Belgrade Art Studio Residency

ROHIT CHAUDHARY

PROJECT DESCRIPTION

I participated in a month long online art residency by the Belgrade Art Studio, centered around the theme ‘artist on standby’.

Context – There was a natural disaster last year in the area we currently reside (Kumaon, Uttarakhand). We were battered by torrential rains that lasted for 48 hours. By the end of it we had no power and water for a week. And no internet for a few hours. There were landslides every 100 meters on the road that connects us to the outer world. We were effectively cut off. Since then I have often come across household items (mugs, bottles, cups, oil cans) along the path behind our house. Objects that got displaced because of the rains. Objects that were situated in their environment till a violent external force changed that status quo.

I felt a certain familiarity with this story. 17 years of my life had seen no change while I was living in Delhi. But then covid changed that. It brought a rude shock to my environment. My art before that moment was almost non-existent but 2020 saw me work on three projects as a response to the lockdowns. The status quo was changed, just like that.

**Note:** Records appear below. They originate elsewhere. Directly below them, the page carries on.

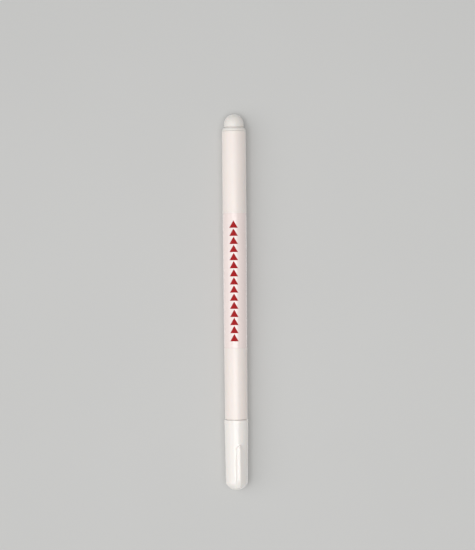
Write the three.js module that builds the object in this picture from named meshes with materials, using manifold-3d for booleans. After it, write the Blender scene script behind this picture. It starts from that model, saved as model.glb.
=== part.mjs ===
// A water-erasable marking pen for fabric, lying on a table with its cap on.
// Lengths are in millimetres. The pen's axis runs along Y with the cap towards -Y, and +Z is up.
// Inside each outline, places along the axis are counted from the barrel's shoulder, where the cap's
// mouth meets it: more is nearer the rear plug, and less is nearer the writing tip.
import * as THREE from "three";
import { mergeVertices } from "three/addons/utils/BufferGeometryUtils.js";
import Module from "manifold-3d";

const wasm = await Module();
wasm.setup();

// Facets
const SIDES = 48; // round the outer pieces; one of them faces the table
const INNER_SIDES = 32; // round the small inner pieces
const PLUG_DOME_STEPS = 10; // along the plug's dome, from its edge to its top
const CAP_DOME_STEPS = 8;
const HOLLOW_STEPS = 6; // along the round end of a hollow
const ROUNDING_STEPS = 4; // along a rounded edge or corner
const RIB_END_STEPS = 5; // along the rib's bend over the dome
const NOSE_STEPS = 7; // along the nose cone's side
const BALL_SIDES = 16;
const BALL_RINGS = 12;

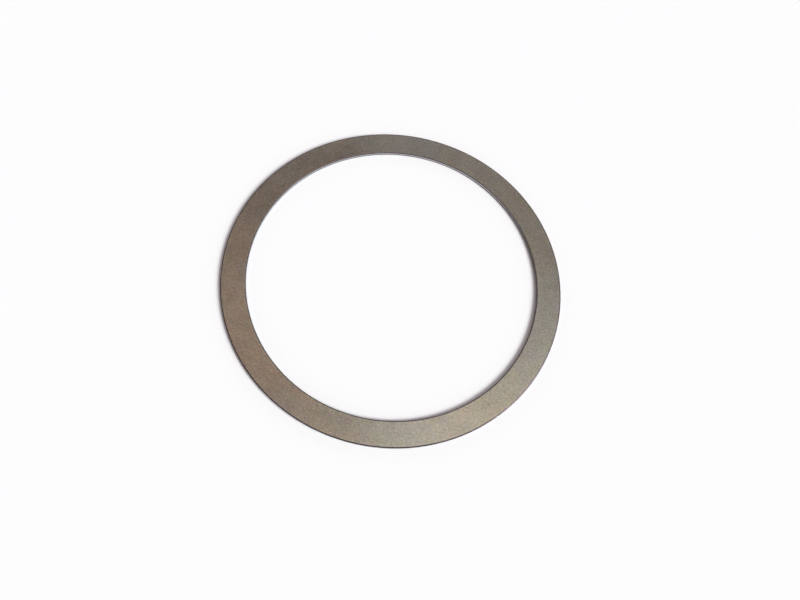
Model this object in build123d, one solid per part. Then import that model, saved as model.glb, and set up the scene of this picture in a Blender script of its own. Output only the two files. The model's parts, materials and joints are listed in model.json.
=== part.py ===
from build123d import *
import os

# A shim ring: one flat ring blanked from steel sheet. A compound die cuts the rim and the bore in
# the same stroke, so both are sheared from the upper face down. Each sheared edge is rolled over
# at the top, straight and burnished below that, and torn slightly back towards the underside.
# Millimetres. The ring's axis is Z and its underside lies on the plane Z = 0.

outside_diameter = 90.0
face_width = 6.5  # along a radius, from the bore to the rim
thickness = 1.0

# The sheared edge, from the upper face down. The bore has the rim's section the other way round.
roll_width = 0.25  # how far from the edge the upper face starts to fall
roll_depth = 0.12  # how far it has fallen at the edge
land_height = 0.45  # the straight, burnished band
tear_setback = 0.05  # how far the torn band has fallen back where it meets the underside
deburr_radius = 0.08  # on the edges of the underside, rounded by tumbling

# Two half-round handling nicks, one in each edge. Angles are counted from +X towards +Y.
rim_nick_radius = 0.28
rim_nick_angle = -42.8
bore_nick_radius = 0.16
bore_nick_angle = 155.6

rim_radius = outside_diameter / 2
bore_radius = rim_radius - face_width


def half_section():
    """Half of the ring's section, from the middle of its face at X = 0 to a sheared edge at +X."""
    edge = face_width / 2
    land_top = thickness - roll_depth
    land_foot = land_top - land_height
    with BuildSketch() as half:
        with BuildLine():
            face = Line((0, thickness), (edge - roll_width, thickness))
            TangentArc(face @ 1, (edge, land_top), tangent=face % 1)
            land = Line((edge, land_top), (edge, land_foot))
            Polyline(land @ 1, (edge - tear_setback, 0), (0, 0), face @ 0)
        make_face()
        torn_foot = half.vertices().sort_by_distance((edge, 0))[0]
        fillet(torn_foot, deburr_radius)
    return half.sketch


def blank():
    """The ring as it leaves the die and the tumbler: its section, turned once about Z."""
    half = half_section()
    section = half + mirror(half, Plane.YZ)
    standing = Plane.XZ * Pos(bore_radius + face_width / 2, 0) * section
    return revolve(standing, Axis.Z)


def nick(edge_radius, radius, angle):
    """The cutter for a half-round nick through the sheared edge at this radius."""
    upright = Cylinder(radius, 2 * thickness)
    return Rot(0, 0, angle) * Pos(edge_radius, 0, thickness / 2) * upright


shim_ring = blank()
shim_ring -= nick(rim_radius, rim_nick_radius, rim_nick_angle)
shim_ring -= nick(bore_radius, bore_nick_radius, bore_nick_angle)

os.makedirs("parts", exist_ok=True)
export_step(shim_ring, "parts/shim_ring.step")
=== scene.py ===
import json
import math

import bpy
from mathutils import Matrix, Vector

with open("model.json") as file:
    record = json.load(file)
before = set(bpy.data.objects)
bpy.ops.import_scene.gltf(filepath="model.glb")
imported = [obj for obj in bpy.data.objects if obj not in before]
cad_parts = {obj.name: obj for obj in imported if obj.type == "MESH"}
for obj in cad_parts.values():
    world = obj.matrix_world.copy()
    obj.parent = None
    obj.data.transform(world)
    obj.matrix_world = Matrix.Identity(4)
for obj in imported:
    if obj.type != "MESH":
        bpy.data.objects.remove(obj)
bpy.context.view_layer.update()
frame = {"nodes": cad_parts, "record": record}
print("frame loaded")


# a value is a number, a colour or a vector for the socket, or another node's output to wire to it
def setSocket(tree, socket, value):
    if isinstance(value, bpy.types.NodeSocket):
        tree.links.new(value, socket)
    else:
        socket.default_value = value


def addNode(tree, kind, values=None, **settings):
    node = tree.nodes.new(kind)
    for name, value in settings.items():
        setattr(node, name, value)
    for socket, value in (values or {}).items():
        setSocket(tree, node.inputs[socket], value)
    return node


def addMath(tree, operation, first, second, third=0.0):
    return addNode(tree, "ShaderNodeMath", {0: first, 1: second, 2: third}, operation=operation).outputs[0]


def addVector(tree, operation, first, second):
    return addNode(tree, "ShaderNodeVectorMath", {0: first, 1: second}, operation=operation).outputs["Vector"]


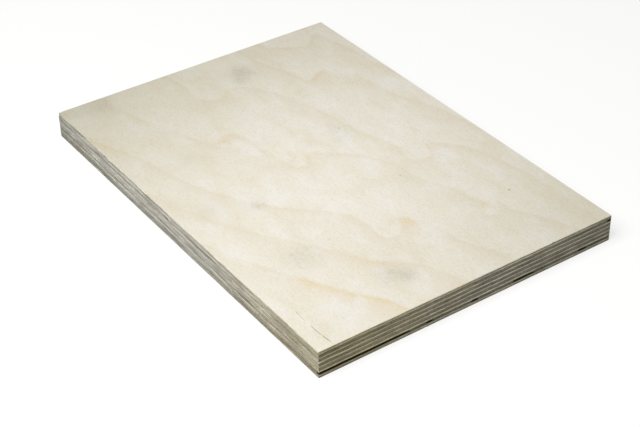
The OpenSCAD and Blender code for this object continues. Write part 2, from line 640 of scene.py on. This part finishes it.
# The corners that are painted darker, as painted shade where the light falls off: where they are, how far
# it reaches in mm, and how dark they are
PAINTED_DARK_CORNERS = [((148.5, 105.0, 0.0), 150.0, 0.20), ((-148.5, -105.0, 18.0), 45.0, 0.18),
                ((148.5, -105.0, 9.0), 50.0, 0.10)]
print("sawn edge inputs:", len(EDGE_INPUTS))


# %% Helpers for wood shaders
def shader_attribute(tree, name):
    """Reads a number that the mesh carries."""
    return put(tree, "ShaderNodeAttribute", attribute_name=name).outputs["Fac"]


def place_in_mm(tree):
    """Where a point is on the object, in millimetres."""
    place = put(tree, "ShaderNodeTexCoord").outputs["Object"]
    return calc_vector(tree, "MULTIPLY", place, (1000.0, 1000.0, 1000.0))


def stretched(tree, place, stretch):
    """Coordinates that are squeezed or stretched by a factor along each axis."""
    return calc_vector(tree, "MULTIPLY", place, stretch)


def grey_of(tree, shade):
    """A number as a grey colour."""
    return put(tree, "ShaderNodeCombineColor", {0: shade, 1: shade, 2: shade}).outputs[0]


def times(tree, *numbers):
    """The product of several numbers."""
    product = numbers[0]
    for number in numbers[1:]:
        product = calc(tree, "MULTIPLY", product, number)
    return product


def end_grain_mask(tree, direction):
    """0 where a face runs along the fibres and 1 where it cuts across them."""
    facing = put(tree, "ShaderNodeNewGeometry").outputs["True Normal"]
    across = calc(tree, "ABSOLUTE", calc_vector(tree, "DOT_PRODUCT", facing, direction))
    return ramp(tree, across, 0.45, 0.8)


def near_corner(tree, place, corner, reach):
    """1 at a corner of the sheet, fading to 0 at this distance in mm."""
    away = calc_vector(tree, "LENGTH", calc_vector(tree, "SUBTRACT", place, corner))
    return ramp(tree, away, 10.0, reach, 1.0, 0.0)


def glue_mask(tree, given, place, end):
    """Where glue shows: from some way off the ply's middle for long grain, sooner in end grain."""
    level = shader_attribute(tree, "level")
    off_middle = calc(tree, "MULTIPLY_ADD", level, given["Glued sides"], -1.0)
    ragged = calc(tree, "MULTIPLY_ADD", noise(tree, place, 0.9, 3.0, 0.6), 0.30,
                  calc(tree, "ABSOLUTE", off_middle))
    start = ramp(tree, end, 0.0, 1.0, given["Glue start"], 0.92)
    return ramp(tree, ragged, start, calc(tree, "ADD", start, 0.22))


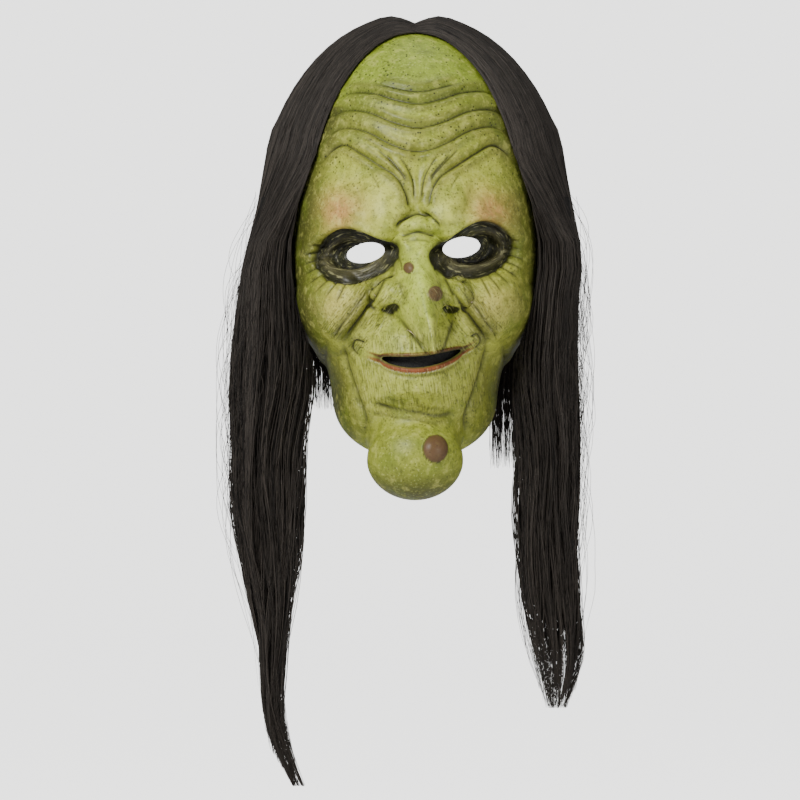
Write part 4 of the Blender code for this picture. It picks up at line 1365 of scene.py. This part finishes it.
def paper_finish():
    paper = Finish("paper", 0.9)
    shade = paper.mix((0.86, 0.86, 0.855), (0.82, 0.82, 0.815), paper.noise(3))
    paper.wire(paper.shader.inputs["Emission Color"], (1.0, 1.0, 0.99))
    seen = paper.node("ShaderNodeLightPath").outputs["Is Camera Ray"]
    paper.wire(paper.shader.inputs["Emission Strength"], paper.ramp(seen, 0, 1, 0.0, 2.2))
    return paper.finish(shade)


def add_paper():
    """A pale sheet that lies under the mask and curves up behind it."""
    floor_z = CAD_BOX[0][2] - FLOOR_BELOW
    profile = [(-PAPER_REACH, floor_z), (FLOOR_BACK, floor_z)]
    for angle in np.radians(np.arange(10, 91, 10)):
        up = BEND_RADIUS * (1 - math.cos(angle))
        profile.append((FLOOR_BACK + BEND_RADIUS * math.sin(angle), floor_z + up))
    profile.append((FLOOR_BACK + BEND_RADIUS, WALL_TOP))
    points = [(x, y, z) for y, z in profile for x in (-PAPER_REACH, PAPER_REACH)]
    faces = [(2 * i, 2 * i + 1, 2 * i + 3, 2 * i + 2) for i in range(len(profile) - 1)]
    mesh = bpy.data.meshes.new("paper_sweep")
    mesh.from_pydata(points, [], faces)
    mesh.shade_smooth()
    mesh.materials.append(paper_finish())
    add_object("paper_sweep", mesh)


def main():
    add_camera()
    add_lights()
    add_world()
    add_paper()
    skin = make_skin()
    face = skin_mesh(skin, "face", [painted_latex(), raw_latex()])
    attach(face, "mask")
    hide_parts("face_shell")
    mouth_shade_sheet(skin, mouth_shade_finish())
    hair = hair_finish()
    for name in HANKS:
        add_hair(name, hair)
    finishes = {
        "weft": weft_finish(),
        "elastic": elastic_finish(),
        "nickel": hard_finish("nickel_plate", (0.62, 0.6, 0.57), 0.28, 1.0),
        "plastic": hard_finish("black_plastic", (0.02, 0.02, 0.021), 0.35, 0.0),
    }
    wefts = [f"weft_{place}_{side}" for place in ("front", "rear") for side in SIDES]
    patches = [f"patch_{side}" for side in SIDES]
    for finish, nodes in {
        "weft": ["parting_base", *wefts, *patches],
        "elastic": ("elastic_strap", "ring_tab"),
        "nickel": ("rivet_left", "rivet_right", "washer_left", "washer_right", "strap_ring"),
        "plastic": ("strap_slider",),
    }.items():
        for node in nodes:
            bpy.data.objects[node].material_slots[0].material = finishes[finish]


main()
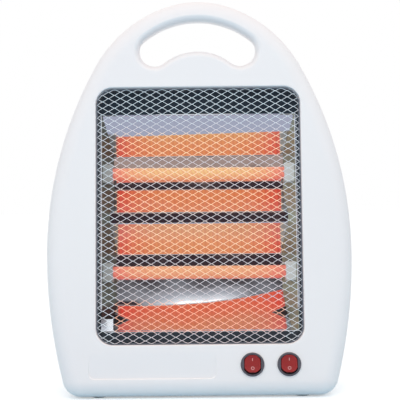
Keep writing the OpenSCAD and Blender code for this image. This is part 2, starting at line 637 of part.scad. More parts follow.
blade_l = 9;
blade_v = 5;
blade_w = 4.8;
module switch_blades(x) color("gold") at_switch(x) for (v = [-blade_v, blade_v])
  block([-blade_w / 2, barrel_l, v - 0.4], [blade_w / 2, barrel_l + blade_l, v + 0.4]);
module switch_body_left() switch_body(switch_at[0]);
module switch_body_right() switch_body(switch_at[1]);
module rocker_left() rocker(switch_at[0]);
module rocker_right() rocker(switch_at[1]);
module switch_blades_left() switch_blades(switch_at[0]);
module switch_blades_right() switch_blades(switch_at[1]);

// Tip-over cut-out: the floor holds the plunger in, and the spring drops it when the heater tips.
tip_w = 24;
tip_t = 14;
chamber_d = stem_d + 4;
chamber_z = base_z + 3;
chamber_h = tip_travel + 11;
collar_z = chamber_z + tip_travel + 0.3;
collar_t = 1.5;
module at_tip() translate([tip_x, tip_y, 0]) children();
module tip_switch_body() color([0.16, 0.16, 0.18]) at_tip() difference() {
  block([-tip_w / 2, -tip_t / 2, base_z], [tip_w / 2, tip_t / 2, chamber_z + chamber_h + 2]);
  rod_z(pad_d + 2 * clear, base_z - skin, base_z + 1.2);
  rod_z(stem_d + 2 * run, base_z, chamber_z + skin);
  rod_z(chamber_d, chamber_z, chamber_z + chamber_h);
}
module tip_plunger() color("black") at_tip() {
  rod_z(pad_d, 0, base_z + 0.6);
  rod_z(stem_d, base_z, collar_z + collar_t + 1.5);
  rod_z(chamber_d - 1, collar_z, collar_z + collar_t);
}
module tip_spring() color("silver") at_tip() difference() {
  rod_z(chamber_d - 1, collar_z + collar_t, chamber_z + chamber_h);
  rod_z(stem_d + 0.8, collar_z, chamber_z + chamber_h + skin);
}

// Supply side: terminal block, clamp and gland.
block_c = [gland_x + 40, 72];
tip_x = block_c.x + tip_reach;
block_w = 38;
block_t = 16;
block_h = 15;
pole_x = [-12, 0, 12];
module at_block() translate([block_c.x, block_c.y, base_z]) children();
module terminal_block() color("white") at_block() difference() {
  block([-block_w / 2, -block_t / 2, 0], [block_w / 2, block_t / 2, block_h]);
  for (x = pole_x) translate([x, 0, 0]) {
    rod_z(5, 8, block_h + skin);
    translate([0, 0, 5]) rod_y(lead_d + 2 * fit, -block_t, block_t);
  }
}
module terminal_screws() color("gold") at_block()
  for (x = pole_x) translate([x, 0, 0]) rod_z(4.6, 8, block_h - 2);
module cord_clamp() color("ivory") difference() {
  block([gland_x - pad_x, clamp_y - clamp_l / 2, cord_z], [gland_x + pad_x, clamp_y + clamp_l / 2, cord_z + 7]);
  translate([gland_x, 0, cord_z]) rod_y(gland_bore, clamp_y - clamp_l, clamp_y + clamp_l);
  clamp_pair(screw_d, cord_z - skin, cord_z + 8);
}
module clamp_screws() color("silver") {
  clamp_pair(screw_d - 1.2, base_z + 6, cord_z + 7);
  clamp_pair(screw_d + 2, cord_z + 7, cord_z + 9);
}
module cord_gland() color([0.1, 0.1, 0.11]) at_gland() difference() {
  union() {
    rod_y(gland_flange_d, 0, gland_flange_t);
    rod_y(gland_barrel, -wall - skin, skin);
    rod_y(gland_barrel + 3, -wall - 3, -wall);
  }
  rod_y(gland_bore, -wall - 3 - skin, gland_flange_t + skin);
}

// Rubber feet under both shells.
foot_x = corner_c.x - foot_inset;
foot_y = [roll_d + foot_d / 2 + 0.5, base_depth - back_roll_d - foot_d / 2 - 1];
module foot(x, y) color([0.12, 0.12, 0.12]) translate([x, y, 0]) rod_z(foot_d, 0, foot_proud);
module foot_front_left() foot(-foot_x, foot_y[0]);
module foot_front_right() foot(foot_x, foot_y[0]);
module foot_rear_left() foot(-foot_x, foot_y[1]);
module foot_rear_right() foot(foot_x, foot_y[1]);

// Screws.
module case_screws() color("silver") both_sides() for (p = boss_at) at_boss(p, split_y(p.y)) {
  rod_y(screw_d - 1, -12, seat_t);
  rod_y(well_d - 2 * fit - 0.6, seat_t, seat_t + 2.2);
}
module pan_screws() color("silver") face() both_sides() for (v = ear_v) translate([ear_x, pan_y, v]) {
  rod_y(screw_d - 1, -lip_depth + wall + 1, sheet_t);
  rod_y(ear_d - 2, sheet_t, sheet_t + 2);
}
module shield_screws() color("silver") back() both_sides() for (v = shield_v)
  translate([web_x + bracket_reach / 2, shield_y, v]) {
  rod_y(screw_d - 1, -4, sheet_t);
  rod_y(screw_d + 2, sheet_t, sheet_t + 1.8);
}

// Sleeved leads. Each end sits square on its terminal, and the points between are chosen by hand.
strip_l = 3;        // straight stretch off a terminal
function on_face(x, y, v) = let (w = to_world(y, v)) [x, w[0], w[1]];
function blade_end(i, up, off = 0) = on_face(switch_at[i], barrel_l + blade_l + off, switch_v + up * blade_v);
function pole(i, s, off = 0) = [block_c.x + pole_x[i], block_c.y + s * (block_t / 2 - 3 + off), base_z + 5];
function tab_point(s, v, off = 0) = on_face(s * (tab_end + off), tube_depth, v);
function tip_side(s, off = 0) = [tip_x + s * (tip_w / 2 + off), tip_y, base_z + 12];
module lead(pts, colour) color(colour) sweep(pts, lead_d, [0.13, 0.11, 1]);
module lead_live() lead([pole(2, -1), pole(2, -1, 8), [-42, 52, 9], [-38, 50, 12], [-34, 56, 15],
  tip_side(-1, strip_l), tip_side(-1)], "sienna");
module lead_feed() lead([tip_side(1), tip_side(1, strip_l), [14, 58, 17], [30, 50, 20], [44, 44, 24],
  blade_end(0, -1, strip_l + 2), blade_end(0, -1)], "sienna");
module lead_link() color("sienna") at_switch(0) translate([0, barrel_l + blade_l - 3, -blade_v])
  rod_x(lead_d, switch_at[0] + blade_w / 2, switch_at[1] - blade_w / 2);
module lead_upper() lead([blade_end(1, 1), blade_end(1, 1, strip_l + 2), [94, 42, 42], [110, 44, 52],
  [120, 46, 64], [123, 51, 90], [123, 54, 150], [123, 54, 200], [123, 50, 214],
  tab_point(1, tube_high_v, strip_l), tab_point(1, tube_high_v)], "maroon");
module lead_lower() lead([blade_end(0, 1), blade_end(0, 1, strip_l + 2), [60, 50, 46], [90, 56, 54],
  [108, 54, 58], [116, 47, 70], [120, 41, 90], [122, 38, 110],
  tab_point(1, tube_low_v, strip_l), tab_point(1, tube_low_v)], "maroon");
module lead_return_upper() lead([tab_point(-1, tube_high_v), tab_point(-1, tube_high_v, strip_l),
  [-123, 50, 214], [-123, 54, 200], [-123, 52, 150], [-122, 46, 90], [-119, 46, 60], [-104, 50, 44],
  [-84, 52, 24], [-70, 52, 11], pole(0, -1, 8), pole(0, -1)], "royalblue");
module lead_return_lower() lead([tab_point(-1, tube_low_v), tab_point(-1, tube_low_v, strip_l),
  [-121, 39, 110], [-117, 40, 84], [-112, 44, 64], [-96, 52, 54], [-76, 74, 44], [-66, 90, 26],
  [-66, 90, 11], pole(0, 1, 8), pole(0, 1)], "royalblue");
module lead_earth() lead([pole(1, 1), pole(1, 1, 6), [-56, 92, 12], [-54, 92, 24], [-56, 74, 46],
  [-62, 50, 50], on_face(-74, 22, 47), on_face(-79, 16, 49),
  on_face(-80, pan_y + sheet_t + strip_l, window_v - 2.6),
  on_face(-80, pan_y + sheet_t, window_v - 2.6)], "olivedrab");

// The origin lies under the middle of the whole heater, from the rocker's lower edge to the gland's rim.
rocker_lip = let (y = crease_y - pivot_y - rocker_h / 2 * tan(rocker_throw / 2), z = -rocker_h / 2,
    c = cos(rocker_throw / 2), s = sin(rocker_throw / 2))
  to_world(pivot_y + y * c + z * s, switch_v - y * s + z * c)[0];
gland_rim = base_depth + gland_flange_t * cos(back_lean)
  - (gland_z / cos(back_lean) - gland_flange_d / 2) * sin(back_lean);
origin_y = (rocker_lip + gland_rim) / 2;
echo(origin_y = origin_y, foot_x = foot_x, gland_x = gland_x, switch_x = switch_x);
module centred() translate([0, -origin_y, 0]) children();

centred() front_shell();
centred() rear_shell();
centred() guard_mesh();
centred() front_pan();
centred() reflector();
centred() mirror_end_left();
centred() mirror_end_right();
centred() side_bracket_left();
centred() side_bracket_right();
centred() heat_shield();
centred() quartz_tube_upper();
centred() quartz_tube_lower();
centred() heating_coil_upper();
centred() heating_coil_lower();
centred() ceramic_holder_upper_left();
centred() ceramic_holder_upper_right();
centred() ceramic_holder_lower_left();
centred() ceramic_holder_lower_right();
centred() end_terminal_upper_left();
centred() end_terminal_upper_right();
centred() end_terminal_lower_left();
centred() end_terminal_lower_right();
centred() switch_body_left();
centred() switch_body_right();
centred() rocker_left();
centred() rocker_right();
centred() switch_blades_left();
centred() switch_blades_right();
centred() tip_switch_body();
centred() tip_plunger();
centred() tip_spring();
centred() terminal_block();
centred() terminal_screws();
centred() cord_clamp();
centred() clamp_screws();
centred() cord_gland();
centred() foot_front_left();
centred() foot_front_right();
centred() foot_rear_left();
centred() foot_rear_right();
centred() case_screws();
centred() pan_screws();
centred() shield_screws();
centred() lead_live();
centred() lead_feed();
centred() lead_link();
centred() lead_upper();
centred() lead_lower();
centred() lead_return_upper();
centred() lead_return_lower();
centred() lead_earth();
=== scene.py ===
import math
import bmesh
import bpy
import numpy as np
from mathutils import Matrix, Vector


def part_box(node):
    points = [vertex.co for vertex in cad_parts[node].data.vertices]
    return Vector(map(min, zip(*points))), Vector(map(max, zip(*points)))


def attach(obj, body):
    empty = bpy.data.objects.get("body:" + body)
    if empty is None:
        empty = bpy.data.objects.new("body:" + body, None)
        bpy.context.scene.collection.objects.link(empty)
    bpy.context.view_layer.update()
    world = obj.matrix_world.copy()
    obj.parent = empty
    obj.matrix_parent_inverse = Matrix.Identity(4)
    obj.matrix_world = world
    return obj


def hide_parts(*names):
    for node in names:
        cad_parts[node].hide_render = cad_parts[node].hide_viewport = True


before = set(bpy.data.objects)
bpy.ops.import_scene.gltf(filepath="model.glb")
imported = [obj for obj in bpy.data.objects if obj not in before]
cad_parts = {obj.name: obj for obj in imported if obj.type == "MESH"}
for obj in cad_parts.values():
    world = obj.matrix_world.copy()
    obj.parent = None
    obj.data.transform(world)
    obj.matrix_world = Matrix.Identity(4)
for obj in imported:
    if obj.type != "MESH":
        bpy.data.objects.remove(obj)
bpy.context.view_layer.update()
print("frame loaded")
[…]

So when the world around me changed substantially, under an extreme external force, I was forced to change too, just like those objects under the onslaught of rains.

The themes I explored, as a result, are of pressure and stress, and momentum and state. And because there is the context of rains in my story, the artworks are inspired by meteorological phenomena.

1/3
When is a force strong enough to change an object’s state of rest?
(Intaglio prints)

A series of eight intaglio prints (using tetrapak as a plate) that wonder when is a pressure strong enough to obliterate an object or change its existence as we knew it.

2/3
What happens when an air mass comes to a halt against a mountain and has no way to escape?
(Video / Paper, pompoms, magnets, thread, stones)

The concept of orographic lift (or the windward/leeward concept – a mass of moving air hits a mountain, rises along the mountain, cools down, and eventually results in precipitation) seemed like a nice metaphor to describe my time in 2020, moving as I was in my life till a mountain of covid stood in the way. The result, a pouring out of emotions through art.

3/3
If pressure is external and stress is internal, what happened between March and October in 2020?
(Gauze, six types of paper – tracing paper, rice paper, newsprint, 90 gsm bond sheet, 150ish gsm craft paper and 250ish gsm archival paper, and tetrapak)

Inspired by synoptic weather charts, eight isobars of increasing barometric pressure lead to a zone of high pressure. But notice carefully and you’ll see these numbers are in fact months from 2020, and the story starts in march, 03,20, and ends in October, 10,20.

The choice of papers conveys the effect of increasing pressure, over months, on the stress within. So we begin with tetrapak in March, a sturdy, durable, and strong material, representative of my mental state; the lockdown was new and we were all certain that things will work out in the end and that we can breeze through any sort of lockdown. Move to April, and the frame of mind was back to pre covid time. But beyond that it all went downhill. Slowly and slowly, strength gave way to fragility, as you can see through the papers, literally, and it all ends with a gauze, the very fabric of one’s existence coming apart.